6. Audits Are a Part of Daily Life

There are numerous types of audits which we will discuss subsequently, however you should know that audits are a part of your life in QA. Live it, Learn it, Love it. There is really no way around them, as audits are designed to make you better and prevent you and your facility from becoming complacent. Audits in the food industry primarily cover the federal food safety requirements (e.g. FDA, USDA, DPH), as well as the global industry requirements (e.g. GFSI – Global Food Safety Initiative).


5. Types of Audits

Typically we have three types of audits. Internal Audits, which, as they sound, are given by an internal member of the company. It’s usually best to have the auditor not be in charge of an area they are auditing as it could create bias in reporting of non-conformities. Customer Audits, which are typically given by your customer or an agency they’ve contracted. And finally,  Third Party Audits, which are audits conducted by an auditing agency against a Globally recognized scheme. GFSI (Global Food Safety Initiative) is a commonly used scheme, and an acronym you should know by heart.


4. Inspections

So you would think that by having a minimum of three audits per year you're done? Think again (and did I mention that you have to also pay for them?). I hate to break this to you, but this is not the end. Audits exist to satisfy your internal and customer's requirements, while Inspections exist to satisfy government requirements. Which means that when an inspector/investigator shows up at your door, and they will, it can mean the difference between staying in business or, quite literally, shutting down. These inspections can vary in length and intensity. They can range from a few hours, to a few days, to few months. As an example, I once sat through a four month long USDA audit (FSA)... but on the bright side you get to really bond with a complete stranger.


3. Being On Call

Although you may typically associate this job requirement with firefighters, police officers, and doctors, not many people know this little tidbit. QA and QC teams in the food industry are on call 24/7. Definitely expect to be called at 3am, and do expect to get out of bed, or the club, and head to work for numerous reasons – anything from a sanitation issue, to a full-blown food safety recall.

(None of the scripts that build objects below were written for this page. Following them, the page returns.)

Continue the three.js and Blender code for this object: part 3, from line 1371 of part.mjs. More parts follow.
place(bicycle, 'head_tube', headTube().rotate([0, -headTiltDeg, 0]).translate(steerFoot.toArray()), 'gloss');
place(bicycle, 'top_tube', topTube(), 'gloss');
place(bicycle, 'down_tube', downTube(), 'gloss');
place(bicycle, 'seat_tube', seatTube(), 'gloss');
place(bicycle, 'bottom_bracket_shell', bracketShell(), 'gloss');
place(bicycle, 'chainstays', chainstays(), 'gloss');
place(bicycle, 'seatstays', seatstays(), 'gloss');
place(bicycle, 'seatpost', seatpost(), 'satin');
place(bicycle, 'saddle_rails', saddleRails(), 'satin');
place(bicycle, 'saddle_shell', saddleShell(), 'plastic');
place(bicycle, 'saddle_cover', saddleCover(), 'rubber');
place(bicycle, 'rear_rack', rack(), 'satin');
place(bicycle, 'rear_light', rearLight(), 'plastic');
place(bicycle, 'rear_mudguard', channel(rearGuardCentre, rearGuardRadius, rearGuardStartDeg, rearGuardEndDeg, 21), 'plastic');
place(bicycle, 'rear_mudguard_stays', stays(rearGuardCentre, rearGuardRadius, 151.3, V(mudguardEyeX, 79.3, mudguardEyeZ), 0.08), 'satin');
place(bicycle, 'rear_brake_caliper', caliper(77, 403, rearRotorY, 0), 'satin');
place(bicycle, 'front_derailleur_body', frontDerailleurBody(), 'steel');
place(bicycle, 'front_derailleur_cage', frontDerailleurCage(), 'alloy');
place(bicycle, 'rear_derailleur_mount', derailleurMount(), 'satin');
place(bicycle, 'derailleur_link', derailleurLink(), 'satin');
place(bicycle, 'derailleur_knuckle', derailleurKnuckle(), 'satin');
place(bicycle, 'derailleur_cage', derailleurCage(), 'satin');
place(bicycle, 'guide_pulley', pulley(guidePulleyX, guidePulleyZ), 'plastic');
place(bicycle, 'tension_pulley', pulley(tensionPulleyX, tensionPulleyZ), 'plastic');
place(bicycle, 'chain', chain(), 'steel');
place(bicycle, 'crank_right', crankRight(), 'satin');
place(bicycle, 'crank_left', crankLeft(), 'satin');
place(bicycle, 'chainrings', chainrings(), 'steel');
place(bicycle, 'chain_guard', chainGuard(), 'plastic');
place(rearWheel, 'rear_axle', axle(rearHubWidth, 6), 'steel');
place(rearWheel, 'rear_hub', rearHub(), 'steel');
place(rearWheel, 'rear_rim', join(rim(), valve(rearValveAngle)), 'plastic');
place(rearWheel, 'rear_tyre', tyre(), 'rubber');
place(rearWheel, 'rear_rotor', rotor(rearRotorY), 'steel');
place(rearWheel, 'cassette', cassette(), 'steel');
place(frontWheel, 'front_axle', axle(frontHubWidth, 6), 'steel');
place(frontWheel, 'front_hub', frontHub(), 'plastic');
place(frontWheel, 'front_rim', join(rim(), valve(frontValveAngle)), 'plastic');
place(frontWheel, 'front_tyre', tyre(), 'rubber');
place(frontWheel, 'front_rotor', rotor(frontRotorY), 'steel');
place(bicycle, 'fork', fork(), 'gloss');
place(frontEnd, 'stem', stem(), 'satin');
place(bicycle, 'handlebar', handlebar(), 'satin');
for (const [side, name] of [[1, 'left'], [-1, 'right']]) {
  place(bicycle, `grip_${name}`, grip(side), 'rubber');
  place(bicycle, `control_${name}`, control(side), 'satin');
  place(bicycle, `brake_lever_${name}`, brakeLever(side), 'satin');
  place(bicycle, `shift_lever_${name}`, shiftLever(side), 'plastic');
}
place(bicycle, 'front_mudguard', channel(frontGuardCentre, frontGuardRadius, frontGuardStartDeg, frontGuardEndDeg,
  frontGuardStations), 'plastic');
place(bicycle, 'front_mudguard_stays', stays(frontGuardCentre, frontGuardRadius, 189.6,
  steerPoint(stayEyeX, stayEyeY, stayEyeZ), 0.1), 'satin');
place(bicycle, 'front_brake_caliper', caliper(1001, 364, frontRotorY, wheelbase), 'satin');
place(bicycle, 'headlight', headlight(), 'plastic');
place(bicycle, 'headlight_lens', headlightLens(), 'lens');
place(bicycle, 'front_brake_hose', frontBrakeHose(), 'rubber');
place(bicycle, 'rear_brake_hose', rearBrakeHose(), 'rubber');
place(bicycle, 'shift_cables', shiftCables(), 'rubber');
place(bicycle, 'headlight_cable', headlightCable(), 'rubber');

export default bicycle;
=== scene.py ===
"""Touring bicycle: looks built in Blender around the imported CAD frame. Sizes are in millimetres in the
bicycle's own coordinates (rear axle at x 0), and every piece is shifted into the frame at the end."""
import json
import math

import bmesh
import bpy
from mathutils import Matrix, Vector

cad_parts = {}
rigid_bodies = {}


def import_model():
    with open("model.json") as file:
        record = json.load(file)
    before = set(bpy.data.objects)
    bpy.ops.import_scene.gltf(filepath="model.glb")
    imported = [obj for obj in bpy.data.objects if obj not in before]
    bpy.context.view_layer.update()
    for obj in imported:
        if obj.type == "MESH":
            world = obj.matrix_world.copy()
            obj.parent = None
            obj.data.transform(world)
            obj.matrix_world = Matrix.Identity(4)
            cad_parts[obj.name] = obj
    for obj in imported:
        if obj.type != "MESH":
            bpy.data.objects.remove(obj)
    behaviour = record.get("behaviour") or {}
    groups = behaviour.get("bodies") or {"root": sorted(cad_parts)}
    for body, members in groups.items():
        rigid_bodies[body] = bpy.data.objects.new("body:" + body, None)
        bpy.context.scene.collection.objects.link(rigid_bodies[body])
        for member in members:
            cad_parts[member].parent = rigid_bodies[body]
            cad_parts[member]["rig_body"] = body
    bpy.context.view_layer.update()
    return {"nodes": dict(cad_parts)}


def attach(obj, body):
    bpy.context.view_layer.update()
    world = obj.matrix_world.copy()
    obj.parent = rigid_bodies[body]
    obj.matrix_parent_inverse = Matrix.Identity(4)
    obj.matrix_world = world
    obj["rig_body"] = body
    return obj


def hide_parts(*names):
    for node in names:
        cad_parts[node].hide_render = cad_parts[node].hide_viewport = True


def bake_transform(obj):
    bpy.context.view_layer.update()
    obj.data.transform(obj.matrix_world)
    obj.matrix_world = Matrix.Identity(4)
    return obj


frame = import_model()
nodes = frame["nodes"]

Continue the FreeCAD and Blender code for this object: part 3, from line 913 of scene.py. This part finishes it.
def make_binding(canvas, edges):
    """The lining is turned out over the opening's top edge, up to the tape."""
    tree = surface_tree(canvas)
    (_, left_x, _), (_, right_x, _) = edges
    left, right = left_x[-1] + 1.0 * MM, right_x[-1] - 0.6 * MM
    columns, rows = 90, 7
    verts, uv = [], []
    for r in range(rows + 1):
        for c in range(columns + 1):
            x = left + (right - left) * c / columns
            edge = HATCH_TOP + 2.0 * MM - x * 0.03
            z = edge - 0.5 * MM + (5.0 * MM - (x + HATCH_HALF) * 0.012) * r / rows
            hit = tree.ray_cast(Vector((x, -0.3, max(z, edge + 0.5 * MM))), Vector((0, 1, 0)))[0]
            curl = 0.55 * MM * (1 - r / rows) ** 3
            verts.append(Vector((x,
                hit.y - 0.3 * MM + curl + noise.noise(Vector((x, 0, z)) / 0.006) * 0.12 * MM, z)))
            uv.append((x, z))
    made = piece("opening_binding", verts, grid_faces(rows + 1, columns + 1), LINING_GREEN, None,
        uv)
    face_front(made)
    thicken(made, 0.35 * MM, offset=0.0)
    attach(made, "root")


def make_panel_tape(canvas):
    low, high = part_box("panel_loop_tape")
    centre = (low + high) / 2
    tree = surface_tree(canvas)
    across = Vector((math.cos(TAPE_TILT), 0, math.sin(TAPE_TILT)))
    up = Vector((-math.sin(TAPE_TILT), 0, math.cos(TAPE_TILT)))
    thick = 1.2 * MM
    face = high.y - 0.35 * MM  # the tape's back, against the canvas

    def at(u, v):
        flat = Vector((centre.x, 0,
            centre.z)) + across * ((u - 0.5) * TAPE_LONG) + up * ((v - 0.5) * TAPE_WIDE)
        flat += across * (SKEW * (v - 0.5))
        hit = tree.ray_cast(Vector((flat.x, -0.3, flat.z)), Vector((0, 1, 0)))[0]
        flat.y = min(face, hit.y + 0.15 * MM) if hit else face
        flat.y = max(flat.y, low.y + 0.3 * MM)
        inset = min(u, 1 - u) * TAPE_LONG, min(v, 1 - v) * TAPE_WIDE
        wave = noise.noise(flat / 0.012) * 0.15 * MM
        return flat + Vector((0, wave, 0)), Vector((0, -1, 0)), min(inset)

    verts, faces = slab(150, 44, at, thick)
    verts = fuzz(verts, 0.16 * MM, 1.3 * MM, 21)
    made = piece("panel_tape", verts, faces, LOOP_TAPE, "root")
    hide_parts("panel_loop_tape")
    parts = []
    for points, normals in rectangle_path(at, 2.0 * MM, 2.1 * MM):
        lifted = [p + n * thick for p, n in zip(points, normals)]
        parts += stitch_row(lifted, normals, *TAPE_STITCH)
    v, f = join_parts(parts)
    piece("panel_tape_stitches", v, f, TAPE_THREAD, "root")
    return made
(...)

2. Difference Between State Regulations and State Inspectors

When I talk about differences in states, I am primarily talking about California here. In the early years of my career, I had the pleasure of working in states like Florida, North Carolina, Georgia, and Ohio. Typically, all of these states share common practices between Food and Public Health agencies. However, when I received my promotion to run the West Coast Quality Control Departments, one difference my department failed to mention (because no-one knew this fact) was regarding the California Department of Public Health (CDPH). Eventually when a CDPH inspector showed up at my facility for our regular inspection, I was quite shocked that they carried a badge, a gun, and a pair of handcuffs. No pressure.


1. Responsibility and Ethics

I'm not going sit here and pretend that I am the world’s most ethical person. Sure, I've told my girlfriend on occasion that I really liked a particular purse just so we could leave the mall, but these are not the same ethics we are talking about. I am talking about doing the right thing all of the time, even when no one is looking. The responsibility that you as QA or QC professional bear is to all of the people who eat your product. Always keep in mind that if you knowingly release a bad product into commerce, the results could be catastrophic, and even deadly.


I hope we didn’t scare you too much. In the end, being a QA/QC professional is actually quite rewarding. In a way, you are the unsung hero of the food industry. So just as any caped crusader, this job will test your mettle to its core. On the bright side though, you get to play with food all day.